The kiosk at Eatsa allowed me to choose dishes from a menu or build my own dish from scratch. In the end it listed everything I chose, improving the accuracy of my order. After submitting my order, a separate screen above the pick-up portals confirmed that my order was in the process of being made. Upon completion, a message would appear on the transparent door of one of the pick-up portals, indicating that my order was waiting inside the portal and where to touch the portal door in order to access it. The constant feedback that the displays offered me, reassured me that my order was not forgotten.
Many brick-and-mortar businesses use all types of techniques to get consumers to spend more. Product placement at eye-level, limited-time sales events, and the Gruen Transfer are just a few of the psychological tricks pulled to increase consumer spending. One new method of note, the Slow-Shopping Theory, is on the rise because consumers now prefer experiences over product. In this movement retailers implement the modus operandi of slowing down the customer’s shopping experience so the odds of them purchasing more product increases. The decision to have less product and more experiences has helped Origin stores increase their sales by 20% to 40%.
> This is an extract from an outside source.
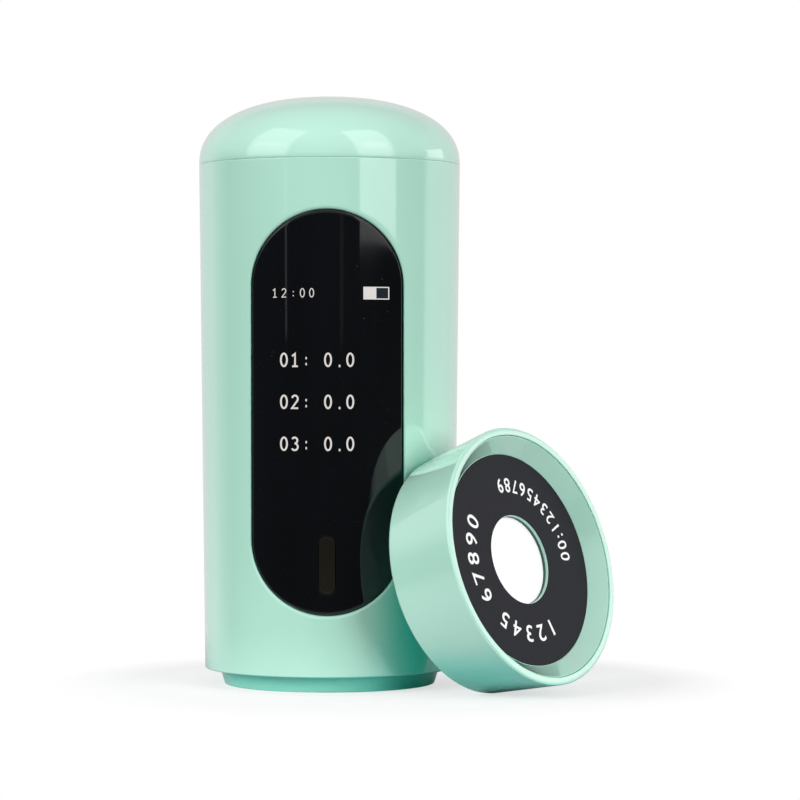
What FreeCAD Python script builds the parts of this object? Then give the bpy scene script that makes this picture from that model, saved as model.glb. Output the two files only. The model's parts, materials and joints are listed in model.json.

Interactive retail displays have been playing a part in keeping customers engaged for longer periods of time. Self-service kiosks immerse consumers in brand and product knowledge, Magic Mirrors allow consumers to see what they would look like in different clothing styles, and the use of sensor technology allows large screens of visuals to be influenced by the movement of passers-by, causing them to stop and interact or enticing them to come into the store.
With all the benefits to the bottom line, it’s easy to see why Interactive Retail Displays will become the future face of retail.